Wir liegen uns wegen ein paar Hundertstel von einem Prozent in den Haaren, schüttelt ein hoher europäischer Entscheidungsträger den Kopf. Beim Showdown um den sogenannten mehrjährigen Finanzrahmen der EU, also die Budgetobergrenzen für die nächsten sieben Jahre, gehe es viel mehr um politische Symbolik als um unüberwindbare finanzielle Herausforderungen. Tatsächlich macht das EU-Budget nur ein Prozent der Wirtschaftsleistung aus.
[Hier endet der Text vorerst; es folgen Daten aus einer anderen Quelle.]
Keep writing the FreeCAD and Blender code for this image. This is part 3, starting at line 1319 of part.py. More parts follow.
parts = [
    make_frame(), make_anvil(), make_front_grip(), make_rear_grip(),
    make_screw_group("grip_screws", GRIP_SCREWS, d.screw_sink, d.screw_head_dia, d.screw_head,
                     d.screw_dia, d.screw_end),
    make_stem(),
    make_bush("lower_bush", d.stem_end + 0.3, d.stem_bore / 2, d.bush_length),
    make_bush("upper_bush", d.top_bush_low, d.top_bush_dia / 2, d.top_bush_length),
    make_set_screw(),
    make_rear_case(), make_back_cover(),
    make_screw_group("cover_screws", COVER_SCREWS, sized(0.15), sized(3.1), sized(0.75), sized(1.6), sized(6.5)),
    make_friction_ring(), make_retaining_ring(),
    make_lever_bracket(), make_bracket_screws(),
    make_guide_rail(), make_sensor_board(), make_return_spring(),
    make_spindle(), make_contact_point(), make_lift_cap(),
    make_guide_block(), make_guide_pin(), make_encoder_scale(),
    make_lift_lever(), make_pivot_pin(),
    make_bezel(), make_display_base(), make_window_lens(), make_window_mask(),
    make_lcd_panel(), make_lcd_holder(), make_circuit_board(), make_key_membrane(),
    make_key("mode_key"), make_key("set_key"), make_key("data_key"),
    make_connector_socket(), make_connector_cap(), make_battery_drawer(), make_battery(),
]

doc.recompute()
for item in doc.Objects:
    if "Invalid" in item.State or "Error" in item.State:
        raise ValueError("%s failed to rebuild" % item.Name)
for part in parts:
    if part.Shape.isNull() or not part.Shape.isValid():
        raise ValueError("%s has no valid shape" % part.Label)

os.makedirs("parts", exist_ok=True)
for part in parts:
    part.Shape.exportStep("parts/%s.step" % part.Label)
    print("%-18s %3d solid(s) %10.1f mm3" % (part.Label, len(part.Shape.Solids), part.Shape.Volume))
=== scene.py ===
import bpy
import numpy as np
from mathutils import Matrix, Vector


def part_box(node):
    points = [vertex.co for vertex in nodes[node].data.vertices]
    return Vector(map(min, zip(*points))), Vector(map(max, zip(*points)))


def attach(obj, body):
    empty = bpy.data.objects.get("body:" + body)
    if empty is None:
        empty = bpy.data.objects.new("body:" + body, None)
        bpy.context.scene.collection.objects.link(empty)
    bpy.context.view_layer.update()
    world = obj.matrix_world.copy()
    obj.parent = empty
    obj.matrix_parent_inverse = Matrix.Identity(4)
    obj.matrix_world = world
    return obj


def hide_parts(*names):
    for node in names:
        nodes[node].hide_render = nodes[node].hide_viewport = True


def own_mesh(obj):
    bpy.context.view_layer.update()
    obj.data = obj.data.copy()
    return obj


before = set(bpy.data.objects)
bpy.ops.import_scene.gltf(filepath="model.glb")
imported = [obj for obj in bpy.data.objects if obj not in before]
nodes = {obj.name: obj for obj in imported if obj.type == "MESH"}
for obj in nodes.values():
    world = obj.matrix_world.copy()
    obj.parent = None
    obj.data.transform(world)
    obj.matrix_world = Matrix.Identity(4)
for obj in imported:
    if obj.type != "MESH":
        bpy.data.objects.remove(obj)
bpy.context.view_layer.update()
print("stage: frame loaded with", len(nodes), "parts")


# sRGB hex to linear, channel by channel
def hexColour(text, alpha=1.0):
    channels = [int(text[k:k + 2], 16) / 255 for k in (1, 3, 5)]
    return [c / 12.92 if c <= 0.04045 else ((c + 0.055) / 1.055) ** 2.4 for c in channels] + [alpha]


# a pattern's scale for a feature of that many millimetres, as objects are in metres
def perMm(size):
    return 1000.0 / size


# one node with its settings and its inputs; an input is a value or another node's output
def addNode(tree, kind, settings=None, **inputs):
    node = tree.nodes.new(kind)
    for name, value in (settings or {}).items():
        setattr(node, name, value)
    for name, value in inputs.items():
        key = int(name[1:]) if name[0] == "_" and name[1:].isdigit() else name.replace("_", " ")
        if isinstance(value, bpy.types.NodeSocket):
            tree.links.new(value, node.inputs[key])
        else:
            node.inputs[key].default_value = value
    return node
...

Aber in absoluten Zahlen geht es natürlich um viel Geld. Circa 130 Milliarden Euro gibt die EU mit ihren 500 Millionen Bürgern jedes Jahr aus.
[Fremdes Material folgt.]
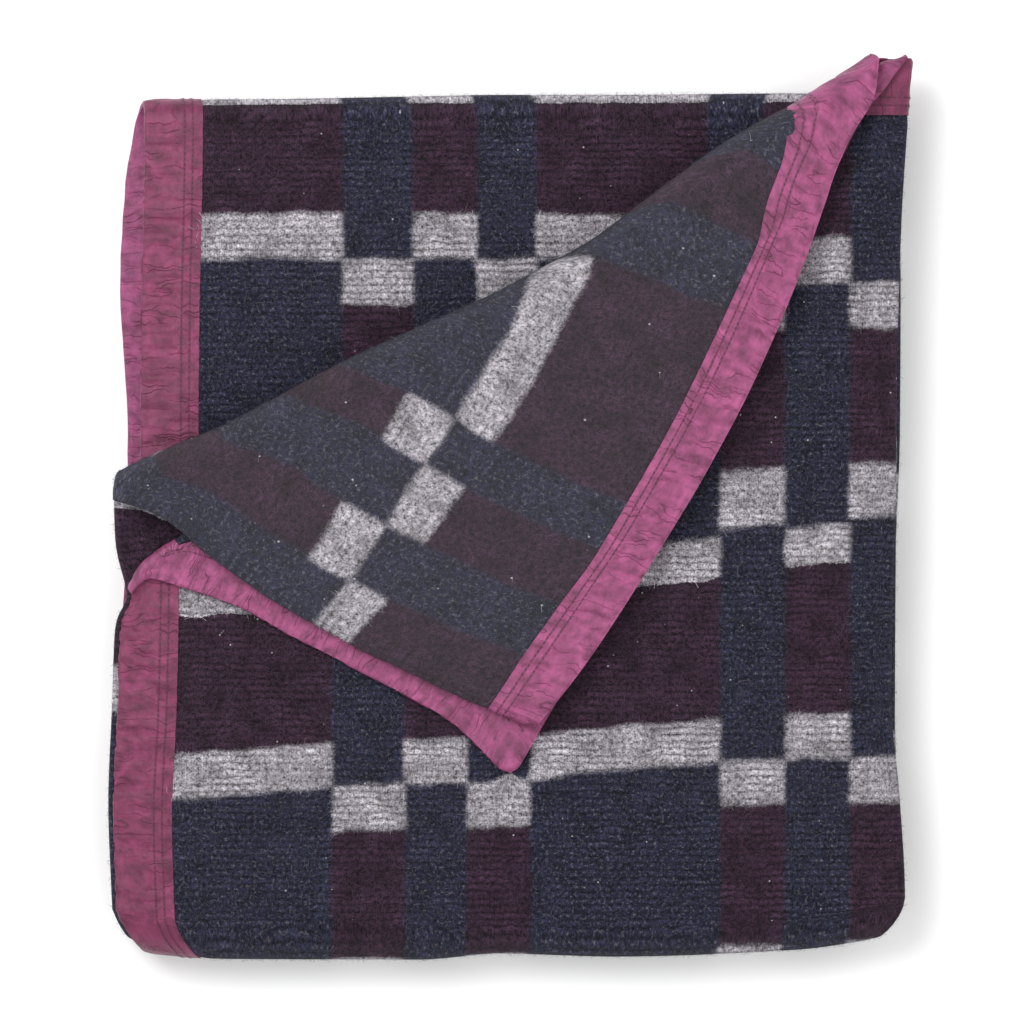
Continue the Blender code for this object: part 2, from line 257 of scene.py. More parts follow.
Shown = namedtuple("Shown", "place across")
SHOWN_ACROSS = (
    Shown(1060.0, 1056.5),
    Shown(1140.5, 1137.0),
    Shown(1178.0, 1180.0),
    Shown(1218.8, 1222.0),
    Shown(1250.0, 1265.0),
    Shown(1300.0, 1316.0),
    Shown(1390.0, 1405.0),
    Shown(1700.0, 1715.0),
)
Drawn = namedtuple("Drawn", "place along")
SHOWN_ALONG = (
    Drawn(-120.0, -134.0),
    Drawn(-51.0, -66.0),
    Drawn(0.0, -15.5),
    Drawn(14.2, 0.0),
    Drawn(35.8, 30.0),
    Drawn(60.0, 59.8),
    Drawn(110.0, 107.0),
    Drawn(165.0, 149.0),
    Drawn(194.0, 170.0),
    Drawn(203.0, 190.0),
    Drawn(212.0, 222.0),
    Drawn(240.0, 245.0),
    Drawn(600.0, 600.0),
)
TOP_WHITE_Y = 177.9
INNER_WHITE_Y = 196.4
LEFT_FOLD_CHECK = 1121.0
RIGHT_DROP = -2.0
FLAP_DROP = -33.0
BEND_LENGTH = math.pi * FOLD_R


def smooth_curve(rows, column):
    """Curve through a table's column that never passes beyond the values on either side."""
    places = [row[0] for row in rows]
    values = [getattr(row, column) for row in rows]
    slopes = [(b - a) / (q - p) for a, b, p, q in zip(values, values[1:], places, places[1:])]
    tangents = [slopes[0]]
    for before, after in zip(slopes, slopes[1:]):
        tangents.append(0 if before * after <= 0 else 2 * before * after / (before + after))
    tangents.append(slopes[-1])

    def value(at):
        at = min(max(at, places[0]), places[-1])
        i = min(max(bisect.bisect_right(places, at) - 1, 0), len(slopes) - 1)
        step = places[i + 1] - places[i]
        t = (at - places[i]) / step
        low = values[i] * (1 + 2 * t) * (1 - t) ** 2 + tangents[i] * step * t * (1 - t) ** 2
        high = values[i + 1] * t * t * (3 - 2 * t) + tangents[i + 1] * step * t * t * (t - 1)
        return low + high

    return value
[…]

Jeder Regierungschef wird heute versuchen für seine Klientel möglichst viel herauszuholen, gleichzeitig aber möglich wenig zu zahlen.
Der härteste Disput steht mit Großbritannien bevor. Premierminister David Cameron will ein Einfrieren des EU-Budgets, das britische Unterhaus sogar eine Kürzung. Gleichzeitig gilt in London der britische Rabatt als heilig. Scharf gegen die von Großbritannien verlangte Kürzung der Agrarausgaben wendet sich Frankreich. Deutschland vermittelt. Wie das Showdown mit London verlaufen wird gilt als Anzeichen dafür, ob Großbritannien daran denkt sich aus der EU zurückzuziehen.

Kein Optimismus zu spüren

Eine andere Front trennt die Gruppe der Nettozahlen, die wie Deutschland und Österreich die Wirtschaftshilfe an Osteuropa begrenzen will, von den Nettoempfängern. An deren Spitze Polen steht, das die Vorteile des Wirtschaftswachstums im Osten für ganz Europa unterstreicht. Dazu kommen zahlreiche rote Linien und Ultimaten einzelner Staaten. Die Verteidigung des Österreicherrabatts und die Zahlungen an die Landwirtschaft sind die wichtigsten Anliegen, mit denen Bundeskanzler Faymann nach Brüssel kommt. Der Kanzler wird noch vor Beginn des Gipfels zu einem Vieraugengespräch von Ratspräsident Van Rompuy empfangen.

Großer Optimismus ist keiner zu spüren vor diesem Gipfel. Auch das letzte Mal vor sieben Jahren mussten die Staats- und Regierungschefs zwei Anläufe nehmen, um zu nötigen Kompromisslösungen zu kommen. Und das war lange vor der Finanzkrise.